### WHAT YOU HAVE TO DO
Copy every line of the data that contains the string "overall".

### PROVIDED DATA
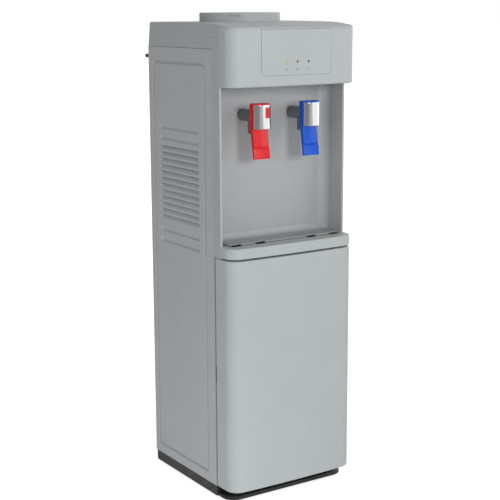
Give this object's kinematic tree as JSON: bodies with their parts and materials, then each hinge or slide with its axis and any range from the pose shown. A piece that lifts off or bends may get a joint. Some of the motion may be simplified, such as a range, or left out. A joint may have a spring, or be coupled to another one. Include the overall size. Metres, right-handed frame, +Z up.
{
  "type": "water dispenser",
  "caption": "Free-standing hot and cold water dispenser with a top bottle seat, a recessed tap bay with drip tray and a storage cabinet below.",
  "frame": {"origin": "on the floor, in the middle of the overall width and depth", "axes": "+Z up, the front with the taps faces -Y, +X is the viewer's right"},
  "size_m": [0.31, 0.3599, 1.0095],
  "materials": {
    "silver_plastic": "satin silver-grey paint on moulded plastic",
    "grey_sheet": "satin grey powder coat",
    "recess_grey": "smooth grey moulded plastic",
    "tray_grey": "dull dark grey moulded plastic",
    "dark_plastic": "dark moulded plastic",
    "red_plastic": "glossy red moulded plastic",
    "blue_plastic": "glossy blue moulded plastic",
    "chrome": "chrome plate on plastic",
    "stainless_steel": "plain stainless sheet",
    "zinc_steel": "dull zinc-coated sheet",
    "black_enamel": "black enamel",
    "copper": "bare copper",
    "white_foam": "expanded foam",
    "white_plastic": "white moulded plastic",
    "silicone_hose": "milky silicone",
    "black_rubber": "black rubber",
    "circuit_board": "green circuit board",
    "green_lamp": "clear green lamp",
    "red_lamp": "clear red lamp",
    "dark_lamp": "dark unlit lamp"
  },
  "bodies": {
    "cabinet": {"plinth": "dark_plastic", "foot_front_left": "black_rubber", "foot_front_right": "black_rubber", "foot_rear_left": "black_rubber", "foot_rear_right": "black_rubber", "side_panel_left": "grey_sheet", "side_panel_right": "grey_sheet", "rear_panel": "zinc_steel", "rear_stud_left": "dark_plastic", "rear_stud_right": "dark_plastic", "top_cover": "silver_plastic", "header_cover": "silver_plastic", "indicator_panel": "silver_plastic", "lamp_power": "green_lamp", "lamp_heating": "red_lamp", "lamp_cooling": "dark_lamp", "indicator_board": "circuit_board", "recess_panel": "recess_grey", "door_frame": "silver_plastic", "cabinet_liner": "white_plastic", "tray_shelf": "silver_plastic", "door_catch": "dark_plastic", "hinge_lower": "zinc_steel", "hinge_upper": "zinc_steel", "hot_tap_body": "dark_plastic", "cold_tap_body": "dark_plastic", "tank_shelf": "zinc_steel", "tank_cradle": "zinc_steel", "cold_tank": "stainless_steel", "evaporator_coil": "copper", "foam_jacket": "white_foam", "hot_tank": "stainless_steel", "heater_band": "zinc_steel", "cold_hose": "silicone_hose", "hot_hose": "silicone_hose", "link_hose": "silicone_hose", "drain_hose": "silicone_hose", "compressor": "black_enamel", "condenser_tube": "black_enamel", "condenser_grid": "black_enamel", "discharge_line": "copper", "suction_line": "copper", "filter_drier": "copper", "switch_plate": "dark_plastic", "cord_gland": "dark_plastic", "drain_port": "white_plastic"},
    "door": {"cabinet_door": "silver_plastic", "door_liner": "white_plastic"},
    "hot_lever": {"hot_lever": "red_plastic", "hot_lever_cap": "chrome"},
    "child_lock": {"child_lock": "red_plastic"},
    "cold_lever": {"cold_lever": "blue_plastic", "cold_lever_cap": "chrome"},
    "drip_tray": {"drip_tray": "tray_grey"},
    "drip_plate": {"drip_plate": "tray_grey"},
    "bottle_seat": {"bottle_seat": "silver_plastic", "guard_spike": "white_plastic"},
    "hot_switch": {"hot_switch": "red_plastic"},
    "cold_switch": {"cold_switch": "blue_plastic"},
    "drain_plug": {"drain_plug": "black_rubber"}
  },
  "joints": [
    {"name": "door_hinge", "type": "hinge", "parent": "cabinet", "child": "door", "pos_m": [0.147, -0.121, 0.27315], "axis": [0, 0, 1], "range_deg": [0, 110]},
    {"name": "hot_lever_pivot", "type": "hinge", "parent": "cabinet", "child": "hot_lever", "pos_m": [-0.0615, -0.1325, 0.812], "axis": [1, 0, 0], "range_deg": [0, 15], "stiffness_Nm_per_rad": 0.5, "springref_deg": -5.73},
    {"name": "cold_lever_pivot", "type": "hinge", "parent": "cabinet", "child": "cold_lever", "pos_m": [0.0615, -0.1325, 0.812], "axis": [1, 0, 0], "range_deg": [0, 15], "stiffness_Nm_per_rad": 0.5, "springref_deg": -5.73},
    {"name": "child_lock_press", "type": "slide", "parent": "hot_lever", "child": "child_lock", "axis": [0, 1, 0], "range_m": [0, 0.0018], "stiffness_N_per_m": 400, "springref_m": -0.001},
    {"name": "drip_tray_lift", "type": "slide", "parent": "cabinet", "child": "drip_tray", "axis": [0, 0, 1], "range_m": [0, 0.03]},
    {"name": "drip_plate_lift", "type": "slide", "parent": "drip_tray", "child": "drip_plate", "axis": [0, 0, 1], "range_m": [0, 0.02]},
    {"name": "bottle_seat_lift", "type": "slide", "parent": "cabinet", "child": "bottle_seat", "axis": [0, 0, 1], "range_m": [0, 0.05]},
    {"name": "hot_switch_rock", "type": "hinge", "parent": "cabinet", "child": "hot_switch", "pos_m": [-0.022, 0.1543, 0.872], "axis": [1, 0, 0], "range_deg": [0, 16]},
    {"name": "cold_switch_rock", "type": "hinge", "parent": "cabinet", "child": "cold_switch", "pos_m": [0.022, 0.1543, 0.872], "axis": [1, 0, 0], "range_deg": [0, 16]},
    {"name": "drain_plug_pull", "type": "slide", "parent": "cabinet", "child": "drain_plug", "axis": [0, 1, 0], "range_m": [0, 0.02]}
  ]
}
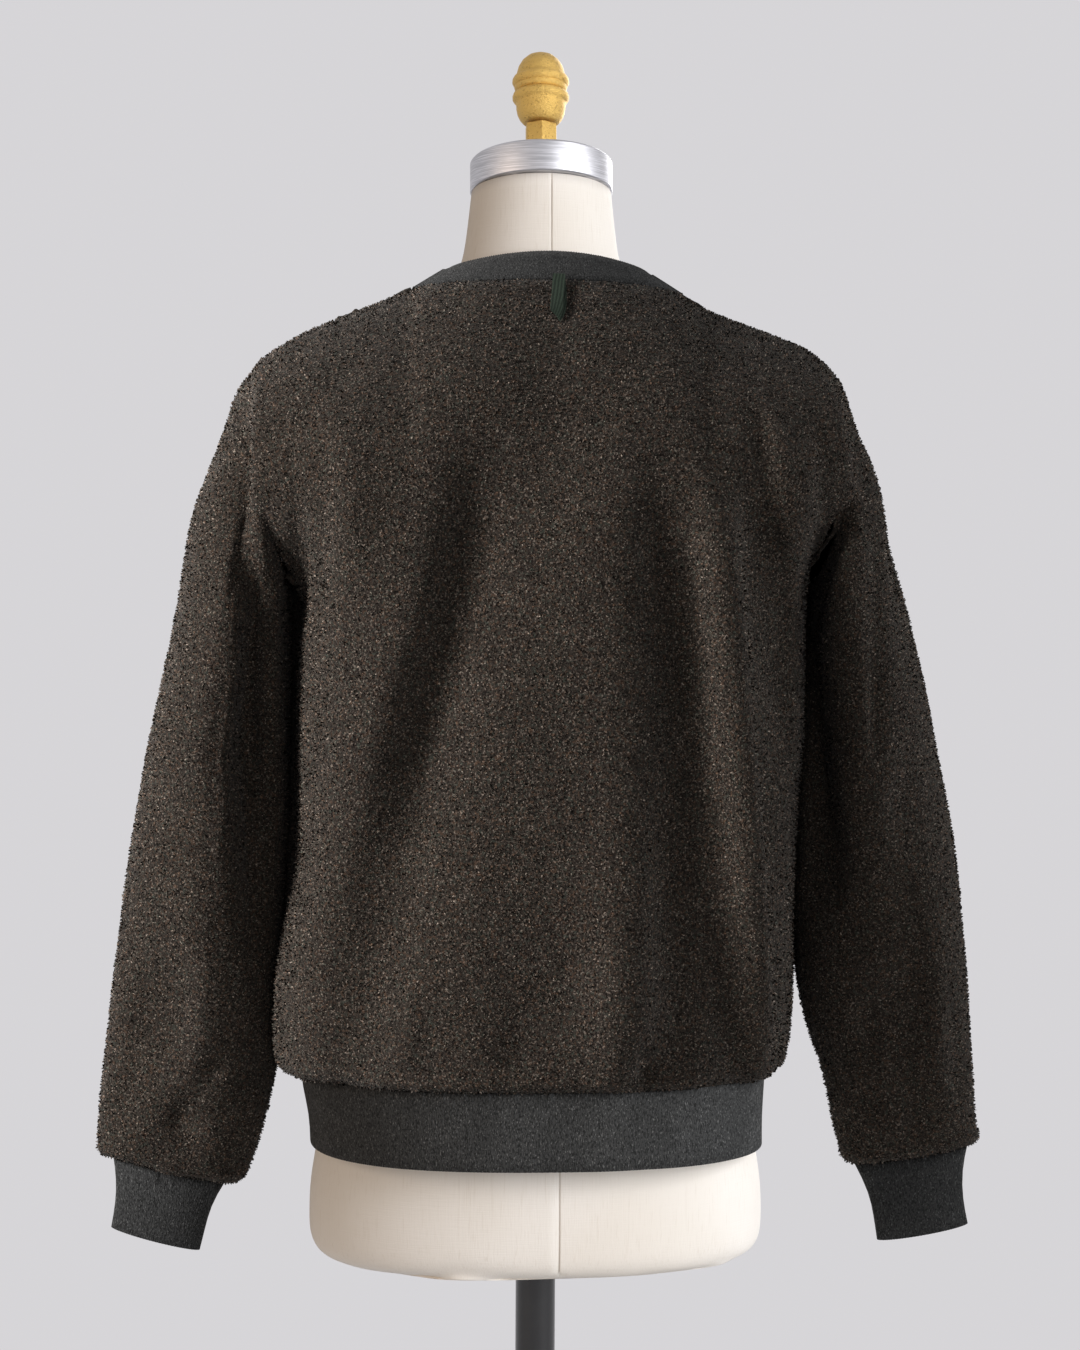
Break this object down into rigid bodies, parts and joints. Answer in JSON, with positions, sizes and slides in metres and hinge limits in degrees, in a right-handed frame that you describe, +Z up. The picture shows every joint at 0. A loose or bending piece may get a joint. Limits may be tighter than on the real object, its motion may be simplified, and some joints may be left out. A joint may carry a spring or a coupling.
{
  "type": "fleece cardigan on a dress form",
  "caption": "Hip-length cardigan in curly fleece with ribbed neck and front band, hem and cuffs, worn buttoned on a padded linen dress form with a pole and round base.",
  "frame": {"origin": "on the floor at the stand's axis, at the middle of the base's underside", "axes": "+Z up along the stand, +Y out of the cardigan's back, +X towards the cardigan's left sleeve"},
  "size_m": [0.6637, 0.35, 1.6409],
  "materials": {
    "fleece": "dark olive-brown heather fleece with a short curly nap",
    "rib_knit": "fine rib knit in dark green-grey heather",
    "tape": "woven dark green tape",
    "horn": "dark brown horn-look, satin",
    "linen": "cream linen, tightly stretched",
    "aluminium": "brushed round its edge",
    "gilt": "grainy gold-coloured casting",
    "pole": "gloss black",
    "base": "satin black"
  },
  "bodies": {
    "root": {"back_panel": "fleece", "front_left": "fleece", "front_right": "fleece", "sleeve_left": "fleece", "sleeve_right": "fleece", "cuff_left": "rib_knit", "cuff_right": "rib_knit", "hem_band": "rib_knit", "neck_and_front_band": "rib_knit", "hanger_loop": "tape", "button_1": "horn", "button_2": "horn", "button_3": "horn", "button_4": "horn", "button_5": "horn", "button_6": "horn", "dress_form": "linen", "neck_cap": "aluminium", "finial": "gilt", "finial_stem": "gilt", "pole": "pole", "base": "base"}
  },
  "joints": []
}
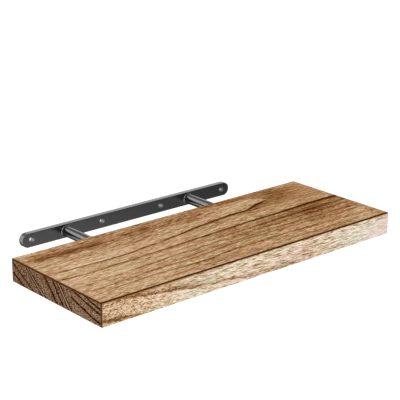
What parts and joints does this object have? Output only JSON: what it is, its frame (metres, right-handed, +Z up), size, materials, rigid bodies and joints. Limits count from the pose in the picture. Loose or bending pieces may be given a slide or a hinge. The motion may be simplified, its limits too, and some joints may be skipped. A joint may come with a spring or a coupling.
{
  "type": "floating wall shelf",
  "caption": "Thick solid wood shelf board that slides onto round steel rods welded to a flat, round-ended wall plate with open screw holes.",
  "frame": {"origin": "middle of the wall plate's back face, which lies on the wall", "axes": "+X along the shelf to the right as seen from the room, +Y into the wall, +Z up"},
  "size_m": [0.6096, 0.3296, 0.0382],
  "materials": {
    "wood_back": "matt, sanded, with dark growth rings",
    "wood_front": "matt, sanded, with a pale flecked front edge",
    "plate_steel": "satin dark grey",
    "rod_steel": "polished dark grey",
    "weld_steel": "satin dark grey"
  },
  "bodies": {
    "bracket": {"wall_plate": "plate_steel", "rod_left": "rod_steel", "rod_right": "rod_steel", "rod_weld_left": "weld_steel", "rod_weld_right": "weld_steel"},
    "board": {"back_stave": "wood_back", "front_stave": "wood_front"}
  },
  "joints": [
    {"name": "board_slide", "type": "slide", "parent": "bracket", "child": "board", "axis": [0, 1, 0], "range_m": [-0.04, 0.101]}
  ]
}
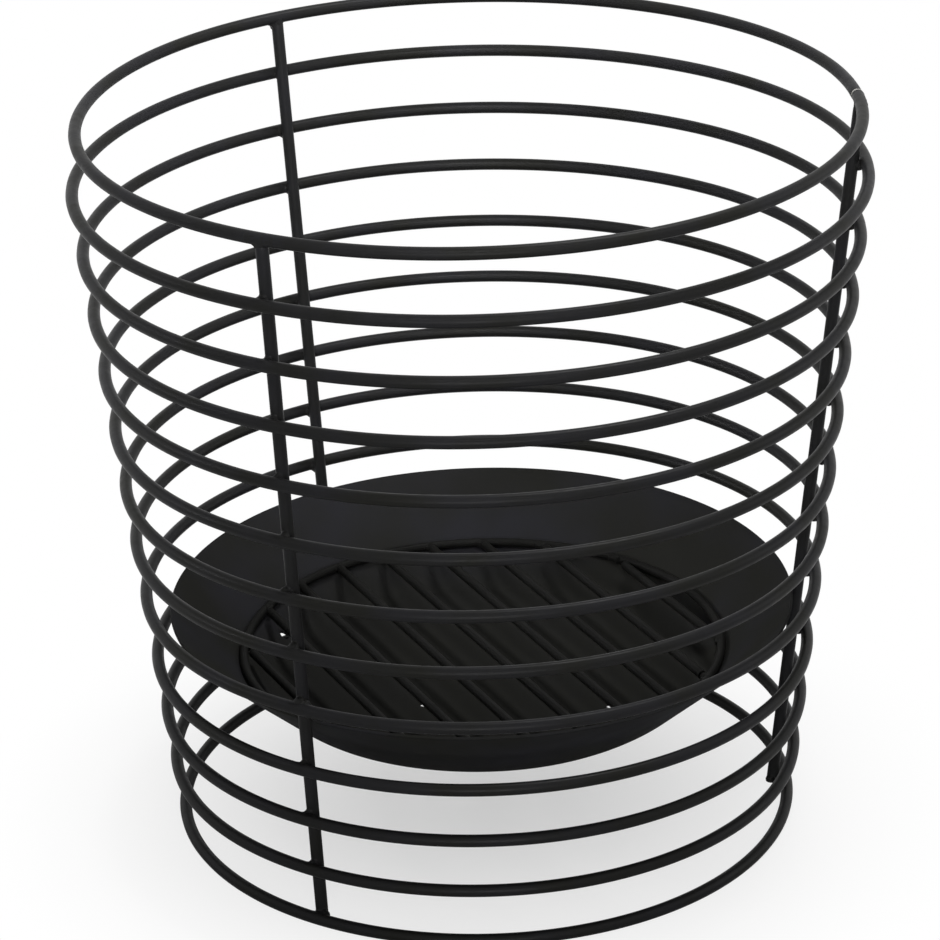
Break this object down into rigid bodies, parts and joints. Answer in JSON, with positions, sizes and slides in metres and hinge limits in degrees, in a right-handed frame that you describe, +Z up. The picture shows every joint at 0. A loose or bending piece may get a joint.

### SOLUTION TO THE EXERCISE
Give this object's kinematic tree as JSON: bodies with their parts and materials, then each hinge or slide with its axis and any range from the pose shown. A piece that lifts off or bends may get a joint. Some of the motion may be simplified, such as a range, or left out. A joint may have a spring, or be coupled to another one. Include the overall size. Metres, right-handed frame, +Z up.
  "frame": {"origin": "on the floor, in the middle of the overall width and depth", "axes": "+Z up, the front with the taps faces -Y, +X is the viewer's right"},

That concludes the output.